Loss of objective validity. The data in the system does not agree with what is the case in the world. It is not accurate. Mail and packages returned due to incorrect customer contact data are reported by some 20 percent of respondents (Figure 1). Lack of objectivity also shows up as empty, missing or garbage-filled data elements in master files as well as corrupted databases, which are cited by a whopping 50 percent and 25 percent, respectively. Duplicate and overlapping entries in customer and product master files weigh in at 37 percent and are also a clear misfit with objective reality - there is one customer "out there," but the system contains multiple representations, rows or instances. Data integrity is the most important product of the data administration function, and its loss is felt most keenly as the loss of objective validity.

Loss of procedural controls. For example, the data in the file is perfectly accurate, but it is loaded into the database twice. This exemplifies the instance where a defined procedure exists, but the practice providing the framework of information quality is incorrectly implemented. The high percentages in the TDWI-Forrester survey due to loading duplicate files and rerun jobs due to incorrect input - some 33 percent and 53 percent, respectively - are really shocking. In such volumes, these kinds of errors, though extremely costly and common, are remediable and can be fixed with modest attention to basic operating methods. Correcting them is low-hanging fruit. Defining, scripting and automating procedures in data center operations will significantly reduce or eliminate clumsy errors in handing off data between systems and within processes.

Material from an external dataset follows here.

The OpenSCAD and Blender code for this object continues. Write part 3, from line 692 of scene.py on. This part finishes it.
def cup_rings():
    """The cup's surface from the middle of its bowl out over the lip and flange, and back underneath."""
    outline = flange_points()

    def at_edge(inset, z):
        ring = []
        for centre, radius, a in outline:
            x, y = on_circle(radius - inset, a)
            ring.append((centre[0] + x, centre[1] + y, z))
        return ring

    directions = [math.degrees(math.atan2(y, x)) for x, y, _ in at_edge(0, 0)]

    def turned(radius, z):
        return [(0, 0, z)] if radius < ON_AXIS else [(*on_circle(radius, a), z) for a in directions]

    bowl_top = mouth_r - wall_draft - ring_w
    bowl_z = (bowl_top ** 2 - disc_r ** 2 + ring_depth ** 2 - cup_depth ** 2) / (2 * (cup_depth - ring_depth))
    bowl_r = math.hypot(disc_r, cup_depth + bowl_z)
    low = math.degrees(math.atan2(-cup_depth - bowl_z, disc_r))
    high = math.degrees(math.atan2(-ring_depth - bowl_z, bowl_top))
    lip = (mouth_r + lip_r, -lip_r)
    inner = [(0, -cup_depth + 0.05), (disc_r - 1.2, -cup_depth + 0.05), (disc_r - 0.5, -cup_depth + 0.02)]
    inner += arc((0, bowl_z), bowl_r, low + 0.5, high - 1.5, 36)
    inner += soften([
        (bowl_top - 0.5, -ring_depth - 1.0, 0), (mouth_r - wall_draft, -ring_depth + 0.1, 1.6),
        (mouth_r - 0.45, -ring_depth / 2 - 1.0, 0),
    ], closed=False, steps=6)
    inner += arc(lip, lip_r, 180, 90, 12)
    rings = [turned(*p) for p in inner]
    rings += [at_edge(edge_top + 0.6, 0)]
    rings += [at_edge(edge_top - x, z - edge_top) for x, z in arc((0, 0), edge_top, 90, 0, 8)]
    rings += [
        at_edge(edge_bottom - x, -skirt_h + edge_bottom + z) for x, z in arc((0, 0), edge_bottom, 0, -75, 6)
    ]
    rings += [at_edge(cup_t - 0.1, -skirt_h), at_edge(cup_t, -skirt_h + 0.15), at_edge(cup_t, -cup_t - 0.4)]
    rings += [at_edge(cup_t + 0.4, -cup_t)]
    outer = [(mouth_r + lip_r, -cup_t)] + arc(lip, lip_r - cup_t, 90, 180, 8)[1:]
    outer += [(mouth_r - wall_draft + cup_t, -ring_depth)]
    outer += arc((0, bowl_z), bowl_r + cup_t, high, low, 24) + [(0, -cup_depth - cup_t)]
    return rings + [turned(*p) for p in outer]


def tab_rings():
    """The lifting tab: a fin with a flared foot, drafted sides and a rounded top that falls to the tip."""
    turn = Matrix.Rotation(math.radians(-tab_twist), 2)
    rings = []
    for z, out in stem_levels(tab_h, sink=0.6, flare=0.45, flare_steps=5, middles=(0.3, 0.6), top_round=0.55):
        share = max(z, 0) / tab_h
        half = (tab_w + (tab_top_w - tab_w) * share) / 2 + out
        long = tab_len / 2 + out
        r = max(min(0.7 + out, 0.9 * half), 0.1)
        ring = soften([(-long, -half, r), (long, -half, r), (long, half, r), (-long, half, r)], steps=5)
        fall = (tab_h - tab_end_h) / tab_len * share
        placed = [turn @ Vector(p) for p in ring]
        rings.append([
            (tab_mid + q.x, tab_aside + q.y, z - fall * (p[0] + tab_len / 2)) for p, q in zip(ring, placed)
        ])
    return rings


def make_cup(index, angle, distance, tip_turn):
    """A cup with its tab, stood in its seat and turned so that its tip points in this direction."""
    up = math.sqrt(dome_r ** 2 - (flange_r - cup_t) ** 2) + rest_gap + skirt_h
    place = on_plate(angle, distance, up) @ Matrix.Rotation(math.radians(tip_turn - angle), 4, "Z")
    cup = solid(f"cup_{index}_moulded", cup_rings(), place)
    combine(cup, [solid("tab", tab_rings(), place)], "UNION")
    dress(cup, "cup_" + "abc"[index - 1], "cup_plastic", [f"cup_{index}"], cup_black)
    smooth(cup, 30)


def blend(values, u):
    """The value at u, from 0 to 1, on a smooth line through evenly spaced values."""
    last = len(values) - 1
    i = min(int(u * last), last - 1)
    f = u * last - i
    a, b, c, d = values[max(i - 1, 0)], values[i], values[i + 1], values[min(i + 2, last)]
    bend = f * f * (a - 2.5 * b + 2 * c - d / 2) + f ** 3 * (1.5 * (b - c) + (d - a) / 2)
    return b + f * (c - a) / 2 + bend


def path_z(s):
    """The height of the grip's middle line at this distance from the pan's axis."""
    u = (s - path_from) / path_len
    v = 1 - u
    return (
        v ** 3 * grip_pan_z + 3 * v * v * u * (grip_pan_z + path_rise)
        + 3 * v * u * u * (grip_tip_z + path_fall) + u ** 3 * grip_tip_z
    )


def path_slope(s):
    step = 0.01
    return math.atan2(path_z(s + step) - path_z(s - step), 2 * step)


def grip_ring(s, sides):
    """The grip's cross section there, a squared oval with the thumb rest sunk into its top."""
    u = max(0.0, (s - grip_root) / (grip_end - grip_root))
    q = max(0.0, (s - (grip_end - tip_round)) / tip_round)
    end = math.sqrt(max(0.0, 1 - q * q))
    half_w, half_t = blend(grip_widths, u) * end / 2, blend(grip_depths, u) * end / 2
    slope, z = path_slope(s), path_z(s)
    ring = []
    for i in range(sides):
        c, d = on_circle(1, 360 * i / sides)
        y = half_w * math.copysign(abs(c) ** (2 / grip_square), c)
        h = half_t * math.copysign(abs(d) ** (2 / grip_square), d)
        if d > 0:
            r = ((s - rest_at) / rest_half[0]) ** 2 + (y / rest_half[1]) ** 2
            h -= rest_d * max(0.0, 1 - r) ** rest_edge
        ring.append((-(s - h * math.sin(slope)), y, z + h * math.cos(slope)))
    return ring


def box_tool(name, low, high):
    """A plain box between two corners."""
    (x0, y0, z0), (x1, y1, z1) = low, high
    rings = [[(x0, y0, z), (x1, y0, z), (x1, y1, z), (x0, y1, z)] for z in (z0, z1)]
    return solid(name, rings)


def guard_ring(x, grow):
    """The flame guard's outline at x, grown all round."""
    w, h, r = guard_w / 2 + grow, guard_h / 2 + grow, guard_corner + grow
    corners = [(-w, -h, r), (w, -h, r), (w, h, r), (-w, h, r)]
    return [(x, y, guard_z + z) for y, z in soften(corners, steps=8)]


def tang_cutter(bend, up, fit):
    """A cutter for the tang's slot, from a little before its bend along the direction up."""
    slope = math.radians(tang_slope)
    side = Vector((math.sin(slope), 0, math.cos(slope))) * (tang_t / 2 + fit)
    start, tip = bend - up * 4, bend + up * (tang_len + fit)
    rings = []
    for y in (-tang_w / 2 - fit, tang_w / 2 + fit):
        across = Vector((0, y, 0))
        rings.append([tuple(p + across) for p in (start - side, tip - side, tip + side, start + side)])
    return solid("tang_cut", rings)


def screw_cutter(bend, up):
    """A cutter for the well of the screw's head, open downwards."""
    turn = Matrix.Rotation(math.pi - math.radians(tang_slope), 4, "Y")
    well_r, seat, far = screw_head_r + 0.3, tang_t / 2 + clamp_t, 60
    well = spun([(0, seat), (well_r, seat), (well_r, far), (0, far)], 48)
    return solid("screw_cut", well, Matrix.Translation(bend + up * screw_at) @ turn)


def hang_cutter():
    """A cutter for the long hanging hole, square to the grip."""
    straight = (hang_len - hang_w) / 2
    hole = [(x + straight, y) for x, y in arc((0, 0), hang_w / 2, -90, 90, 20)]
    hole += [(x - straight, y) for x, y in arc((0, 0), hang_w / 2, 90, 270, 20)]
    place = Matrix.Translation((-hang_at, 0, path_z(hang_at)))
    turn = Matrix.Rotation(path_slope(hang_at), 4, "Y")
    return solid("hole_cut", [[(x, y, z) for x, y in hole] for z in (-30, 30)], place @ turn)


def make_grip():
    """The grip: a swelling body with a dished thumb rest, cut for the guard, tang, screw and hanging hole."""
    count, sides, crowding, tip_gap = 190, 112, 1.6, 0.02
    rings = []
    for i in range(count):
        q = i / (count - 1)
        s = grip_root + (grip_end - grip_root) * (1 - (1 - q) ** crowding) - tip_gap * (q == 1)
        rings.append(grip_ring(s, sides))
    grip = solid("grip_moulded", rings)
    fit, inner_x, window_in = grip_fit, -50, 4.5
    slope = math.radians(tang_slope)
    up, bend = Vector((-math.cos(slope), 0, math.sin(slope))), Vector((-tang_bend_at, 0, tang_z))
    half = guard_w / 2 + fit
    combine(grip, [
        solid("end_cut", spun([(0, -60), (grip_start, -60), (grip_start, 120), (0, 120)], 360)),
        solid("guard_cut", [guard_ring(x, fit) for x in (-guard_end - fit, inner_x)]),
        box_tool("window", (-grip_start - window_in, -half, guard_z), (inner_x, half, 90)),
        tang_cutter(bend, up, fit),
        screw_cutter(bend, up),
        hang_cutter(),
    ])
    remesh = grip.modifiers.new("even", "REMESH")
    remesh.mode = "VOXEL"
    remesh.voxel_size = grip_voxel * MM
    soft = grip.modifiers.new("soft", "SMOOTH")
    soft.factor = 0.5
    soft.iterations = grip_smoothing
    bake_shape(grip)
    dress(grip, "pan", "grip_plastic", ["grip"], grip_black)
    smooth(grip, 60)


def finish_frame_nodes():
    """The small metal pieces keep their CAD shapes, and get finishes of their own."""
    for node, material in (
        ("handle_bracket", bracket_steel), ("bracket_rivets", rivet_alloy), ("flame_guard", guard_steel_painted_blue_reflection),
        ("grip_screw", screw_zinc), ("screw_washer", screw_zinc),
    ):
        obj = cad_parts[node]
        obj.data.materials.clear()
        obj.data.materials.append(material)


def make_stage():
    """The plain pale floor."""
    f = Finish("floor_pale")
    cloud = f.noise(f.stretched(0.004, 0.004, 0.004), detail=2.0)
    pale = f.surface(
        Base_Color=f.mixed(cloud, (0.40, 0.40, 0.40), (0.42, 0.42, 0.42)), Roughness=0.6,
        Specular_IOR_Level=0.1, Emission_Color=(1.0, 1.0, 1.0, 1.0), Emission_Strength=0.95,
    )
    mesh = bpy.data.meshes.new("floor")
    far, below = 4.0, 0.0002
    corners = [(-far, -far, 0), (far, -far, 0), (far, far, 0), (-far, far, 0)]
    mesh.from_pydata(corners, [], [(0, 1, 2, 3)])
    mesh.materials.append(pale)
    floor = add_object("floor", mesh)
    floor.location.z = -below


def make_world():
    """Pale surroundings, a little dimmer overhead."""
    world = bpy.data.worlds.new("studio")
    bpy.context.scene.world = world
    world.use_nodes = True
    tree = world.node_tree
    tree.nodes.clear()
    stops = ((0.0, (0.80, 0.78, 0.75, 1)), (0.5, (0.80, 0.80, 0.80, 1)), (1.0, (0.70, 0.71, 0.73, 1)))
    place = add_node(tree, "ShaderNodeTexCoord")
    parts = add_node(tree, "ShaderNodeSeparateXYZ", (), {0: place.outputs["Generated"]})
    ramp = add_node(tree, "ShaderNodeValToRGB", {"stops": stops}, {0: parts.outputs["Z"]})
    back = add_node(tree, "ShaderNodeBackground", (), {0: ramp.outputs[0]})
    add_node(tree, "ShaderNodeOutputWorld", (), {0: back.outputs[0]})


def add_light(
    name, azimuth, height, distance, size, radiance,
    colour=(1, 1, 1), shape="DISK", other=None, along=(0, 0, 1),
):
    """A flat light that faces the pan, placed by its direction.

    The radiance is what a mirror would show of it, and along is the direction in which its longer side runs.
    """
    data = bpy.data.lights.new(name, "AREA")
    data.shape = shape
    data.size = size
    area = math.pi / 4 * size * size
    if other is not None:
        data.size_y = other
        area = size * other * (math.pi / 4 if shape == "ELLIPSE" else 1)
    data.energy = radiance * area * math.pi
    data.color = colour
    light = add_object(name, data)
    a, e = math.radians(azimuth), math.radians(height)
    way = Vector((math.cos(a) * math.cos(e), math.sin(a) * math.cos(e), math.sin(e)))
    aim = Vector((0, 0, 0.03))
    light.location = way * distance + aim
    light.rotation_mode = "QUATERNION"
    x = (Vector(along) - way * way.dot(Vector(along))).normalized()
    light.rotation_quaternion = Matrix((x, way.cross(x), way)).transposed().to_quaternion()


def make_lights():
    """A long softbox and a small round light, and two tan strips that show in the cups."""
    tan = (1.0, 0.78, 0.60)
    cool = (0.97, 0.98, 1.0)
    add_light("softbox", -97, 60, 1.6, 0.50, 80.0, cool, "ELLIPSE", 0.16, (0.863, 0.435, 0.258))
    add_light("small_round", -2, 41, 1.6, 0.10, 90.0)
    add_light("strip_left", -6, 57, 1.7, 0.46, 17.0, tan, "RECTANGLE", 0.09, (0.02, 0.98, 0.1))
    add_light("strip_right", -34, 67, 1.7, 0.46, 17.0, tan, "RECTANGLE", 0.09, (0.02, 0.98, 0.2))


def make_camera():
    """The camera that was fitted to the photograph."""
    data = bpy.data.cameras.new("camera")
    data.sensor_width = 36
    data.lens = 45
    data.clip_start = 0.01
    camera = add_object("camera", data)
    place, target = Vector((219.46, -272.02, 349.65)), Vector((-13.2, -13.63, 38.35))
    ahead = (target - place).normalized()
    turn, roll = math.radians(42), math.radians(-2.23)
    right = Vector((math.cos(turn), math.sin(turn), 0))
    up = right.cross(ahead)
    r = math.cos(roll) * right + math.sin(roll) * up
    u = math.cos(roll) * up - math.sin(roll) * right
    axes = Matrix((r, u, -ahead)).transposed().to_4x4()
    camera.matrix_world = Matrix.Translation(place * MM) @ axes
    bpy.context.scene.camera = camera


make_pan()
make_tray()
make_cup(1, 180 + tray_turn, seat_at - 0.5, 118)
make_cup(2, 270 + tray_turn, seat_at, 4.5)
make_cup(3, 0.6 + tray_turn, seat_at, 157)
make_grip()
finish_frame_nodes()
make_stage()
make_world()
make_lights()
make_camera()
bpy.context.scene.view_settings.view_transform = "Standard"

Loss of trust. System users report loss of trust due to unfavorable experiences with the reliability of the data. Inconsistent and conflicting data from different reporting processes is damaging to the credibility of the operations of the entire IT organization. When different reports from different systems express different information about the same set of transactions (data), then the opposite of information is produced. Uncertainty is produced - that is, chaos -- not information.

Information Quality Defects are Expensive

The impact of these unscheduled system events is significant. The flow of information is disrupted and, therefore, business is interrupted. Though the survey did not capture explicit dollar costs, these are easy to infer because of the precise and granular scope of the issues and answers, including:

The cost of inaccurate data. The loss of data integrity and database corruption are show stoppers. They use the time of valuable staffing resources - database administrators - who must perform system archaeology to discover the source of the corruption (or it will keep happening again, which is an even greater cost). In another example, post office penalties for returned packages and misdirected mail are well documented and readily calculated. The 50 percent of respondents who report data elements that are empty or contain garbage data do not use these fields in their system applications. These are perfect examples of digital scrap. They waste disk and processor cycles backing up and re-orging this meaningless data.

The cost of uncontrolled procedures. Rerun jobs cost processor (CPU) cycles, the utilization of the disk and network resources, and misuse the time of the IT operations staff needed to disentangle the failed processes and then babysit the recovery effort. The cost of restoring the integrity of a database to which duplicates have been selectively loaded can be prohibitive. In some instances, it is necessary to write a one-shot, custom application to undo the damage.

The cost of loss of trust. The loss of trust in reports results in the marching and counter marching of large numbers of people in multiple departments as decisions are delayed, meetings are called and analysis paralysis looms large. In serious cases, the cost is at risk of growing to be coextensive with the value of the entire enterprise as the time and effort of staff, managers and executives reaches the point of thrashing, finger pointing and hand wringing over lost opportunities.

Though clients rarely call Forrester to volunteer horror stories about the costs of their really damaging information quality mistakes, we estimate that the difference between an apprentice, entry-level information quality enterprise addressing information quality through heroics and an enterprise with a defined, repeatable, metric-enabled process for continuous information quality improvement is as high as a full order of magnitude.